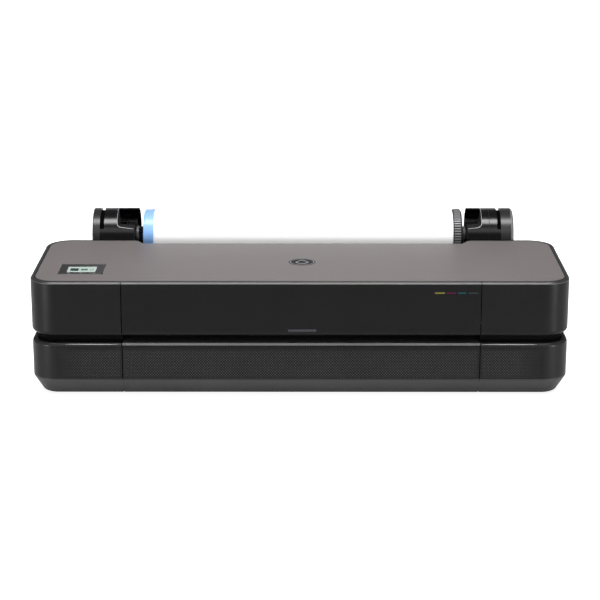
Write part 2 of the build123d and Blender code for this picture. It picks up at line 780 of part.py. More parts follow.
def paper_roll():
    return roll_tube(CORE_OUT, PAPER_RADIUS, PAPER_L, PAPER_R)


# ---------------------------------------------------------------- nodes

def main():
    os.makedirs("parts", exist_ok=True)
    lower = lower_shell()
    upper = upper_shell()
    ring = rim_ring()
    nodes = {
        "base_tray": base_tray(),
        "feet": feet(),
        "stand_inserts": stand_inserts(),
        "lower_left_cover": lower_left_cover(lower),
        "lower_right_cover": lower_right_cover(lower),
        "lower_front_panel": lower_front_panel(),
        "output_lip": output_lip(),
        "rear_cover": rear_cover(),
        "socket_panel": socket_panel(),
        "upper_left_cover": upper_left_cover(upper),
        "upper_right_cover": upper_right_cover(upper),
        "rim_left": rim_left(ring),
        "rim_right": rim_right(ring),
        "deck_panel": deck_panel(),
        "front_skirt": front_skirt(),
        "rim_centre": rim_centre(),
        "control_bezel": control_bezel(),
        "display_glass": display_glass(),
        "emblem": emblem(),
        "colour_bars": colour_bars(),
        "status_light": status_light(),
        "lid_hinges": lid_hinges(),
        "side_frame_left": side_frame(-1),
        "side_frame_right": side_frame(1),
        "carriage_beam": carriage_beam(),
        "guide_rod": guide_rod(),
        "platen": platen(),
        "feed_roller": feed_roller(),
        "feed_gear": feed_gear(),
        "feed_motor": feed_motor(),
        "feed_pinion": feed_pinion(),
        "pinch_rollers": pinch_rollers(),
        "exit_roller": exit_roller(),
        "carriage_motor": carriage_motor(),
        "motor_pulley": motor_pulley(),
        "idler_pulley": idler_pulley(),
        "drive_belt": drive_belt(),
        "carriage": carriage(),
        "printhead": printhead(),
        "printhead_latch": printhead_latch(),
        "cartridge_bay": cartridge_bay(),
        "service_station": service_station(),
        "cap_sled": cap_sled(),
        "cutter_carriage": cutter_carriage(),
        "cutter_blade": cutter_blade(),
        "power_supply": power_supply(),
        "main_board": main_board(),
        "bracket_left": bracket_left(),
        "bracket_right": bracket_right(),
        "roll_cover": roll_cover(),
        "roll_bushes": roll_bushes(),
        "roll_shaft": roll_shaft(),
        "flange_blue": flange_blue(),
        "flange_ribbed": flange_ribbed(),
        "roll_core": roll_core(),
        "paper_roll": paper_roll(),
    }
    for name in INK_X:
        nodes["cartridge_" + name] = cartridge(name)
    for name, shape in nodes.items():
        export_step(shape, "parts/" + name + ".step")


main()
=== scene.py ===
import math
import bmesh
import bpy
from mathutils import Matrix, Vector


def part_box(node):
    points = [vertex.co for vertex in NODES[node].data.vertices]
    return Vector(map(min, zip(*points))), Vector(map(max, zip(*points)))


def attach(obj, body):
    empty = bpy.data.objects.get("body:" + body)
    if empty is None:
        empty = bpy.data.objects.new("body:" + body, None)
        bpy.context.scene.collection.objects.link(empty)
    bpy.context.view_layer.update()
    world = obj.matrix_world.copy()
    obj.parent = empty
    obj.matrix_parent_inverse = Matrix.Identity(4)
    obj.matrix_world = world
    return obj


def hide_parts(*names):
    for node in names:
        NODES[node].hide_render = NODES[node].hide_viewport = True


# Large format plotter. Metres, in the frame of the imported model.
# The CAD nodes keep their meshes and get their finishes here. Pieces that are too fine for CAD are added.

MM = 0.001
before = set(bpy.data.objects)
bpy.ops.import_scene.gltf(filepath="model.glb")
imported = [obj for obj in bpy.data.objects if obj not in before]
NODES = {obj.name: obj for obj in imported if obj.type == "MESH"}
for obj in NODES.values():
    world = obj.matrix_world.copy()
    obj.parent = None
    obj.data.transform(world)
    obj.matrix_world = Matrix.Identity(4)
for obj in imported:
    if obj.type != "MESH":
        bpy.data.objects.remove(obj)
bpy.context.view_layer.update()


# ---------------------------------------------------------------- node helpers

def new_material(name):
    mat = bpy.data.materials.new(name)
    mat.use_nodes = True
    tree = mat.node_tree
    tree.nodes.clear()
    out = tree.nodes.new("ShaderNodeOutputMaterial")
    shader = tree.nodes.new("ShaderNodeBsdfPrincipled")
    tree.links.new(shader.outputs["BSDF"], out.inputs["Surface"])
    return mat, tree, shader


def coords(tree, scale=(1, 1, 1)):
    coord = tree.nodes.new("ShaderNodeTexCoord")
    mapping = tree.nodes.new("ShaderNodeMapping")
    mapping.inputs["Scale"].default_value = scale
    tree.links.new(coord.outputs["Object"], mapping.inputs["Vector"])
    return mapping.outputs["Vector"]


def noise(tree, vector, scale, detail=3.0, rough=0.5):
    node = tree.nodes.new("ShaderNodeTexNoise")
    node.inputs["Scale"].default_value = scale
    node.inputs["Detail"].default_value = detail
    node.inputs["Roughness"].default_value = rough
    tree.links.new(vector, node.inputs["Vector"])
    return node.outputs["Fac"]


def remap(tree, value, low, high, out_low, out_high):
    node = tree.nodes.new("ShaderNodeMapRange")
    node.inputs["From Min"].default_value = low
    node.inputs["From Max"].default_value = high
    node.inputs["To Min"].default_value = out_low
    node.inputs["To Max"].default_value = out_high
    tree.links.new(value, node.inputs["Value"])
    return node.outputs["Result"]


def blend_colours(tree, fac, a, b):
    node = tree.nodes.new("ShaderNodeMix")
    node.data_type = "RGBA"
    node.inputs["A"].default_value = (*a, 1)
    node.inputs["B"].default_value = (*b, 1)
    tree.links.new(fac, node.inputs["Factor"])
    return node.outputs["Result"]


def bump(tree, shader, height, distance, strength=1.0):
    node = tree.nodes.new("ShaderNodeBump")
    node.inputs["Distance"].default_value = distance
    node.inputs["Strength"].default_value = strength
    tree.links.new(height, node.inputs["Height"])
    tree.links.new(node.outputs["Normal"], shader.inputs["Normal"])


def srgb(r, g, b):
    return tuple((v / 255 / 12.92) if v <= 10 else ((v / 255 + 0.055) / 1.055) ** 2.4 for v in (r, g, b))


def math_node(tree, operation, a, b=None):
    node = tree.nodes.new("ShaderNodeMath")
    node.operation = operation
    for socket, value in zip(node.inputs, (a, b)):
        if value is None:
            continue
        if isinstance(value, (int, float)):
            socket.default_value = value
        else:
            tree.links.new(value, socket)
    return node.outputs[0]


def axes(tree):
    split = tree.nodes.new("ShaderNodeSeparateXYZ")
    tree.links.new(coords(tree), split.inputs[0])
    return split.outputs


def repaint(tree, shader, mask, colour, rough):
    """Changes the colour and roughness where the mask is 1."""
    old = shader.inputs["Base Color"].links[0].from_socket
    node = tree.nodes.new("ShaderNodeMix")
    node.data_type = "RGBA"
    node.inputs["B"].default_value = (*colour, 1)
    tree.links.new(mask, node.inputs["Factor"])
    tree.links.new(old, node.inputs["A"])
    tree.links.new(node.outputs["Result"], shader.inputs["Base Color"])
    old = shader.inputs["Roughness"].links[0].from_socket
    blend = tree.nodes.new("ShaderNodeMix")
    blend.inputs["B"].default_value = rough
    tree.links.new(mask, blend.inputs["Factor"])
    tree.links.new(old, blend.inputs["A"])
    tree.links.new(blend.outputs["Result"], shader.inputs["Roughness"])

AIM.
Go back over the listing above and copy exactly the lines that begin at the line with "for name, shape" and stop after the line with "return mat, tree, shader"; leave out every other line.

SOLVED EXERCISE.
    for name, shape in nodes.items():
        export_step(shape, "parts/" + name + ".step")


main()
=== scene.py ===
import math
import bmesh
import bpy
from mathutils import Matrix, Vector


def part_box(node):
    points = [vertex.co for vertex in NODES[node].data.vertices]
    return Vector(map(min, zip(*points))), Vector(map(max, zip(*points)))


def attach(obj, body):
    empty = bpy.data.objects.get("body:" + body)
    if empty is None:
        empty = bpy.data.objects.new("body:" + body, None)
        bpy.context.scene.collection.objects.link(empty)
    bpy.context.view_layer.update()
    world = obj.matrix_world.copy()
    obj.parent = empty
    obj.matrix_parent_inverse = Matrix.Identity(4)
    obj.matrix_world = world
    return obj


def hide_parts(*names):
    for node in names:
        NODES[node].hide_render = NODES[node].hide_viewport = True


# Large format plotter. Metres, in the frame of the imported model.
# The CAD nodes keep their meshes and get their finishes here. Pieces that are too fine for CAD are added.

MM = 0.001
before = set(bpy.data.objects)
bpy.ops.import_scene.gltf(filepath="model.glb")
imported = [obj for obj in bpy.data.objects if obj not in before]
NODES = {obj.name: obj for obj in imported if obj.type == "MESH"}
for obj in NODES.values():
    world = obj.matrix_world.copy()
    obj.parent = None
    obj.data.transform(world)
    obj.matrix_world = Matrix.Identity(4)
for obj in imported:
    if obj.type != "MESH":
        bpy.data.objects.remove(obj)
bpy.context.view_layer.update()


# ---------------------------------------------------------------- node helpers

def new_material(name):
    mat = bpy.data.materials.new(name)
    mat.use_nodes = True
    tree = mat.node_tree
    tree.nodes.clear()
    out = tree.nodes.new("ShaderNodeOutputMaterial")
    shader = tree.nodes.new("ShaderNodeBsdfPrincipled")
    tree.links.new(shader.outputs["BSDF"], out.inputs["Surface"])
    return mat, tree, shader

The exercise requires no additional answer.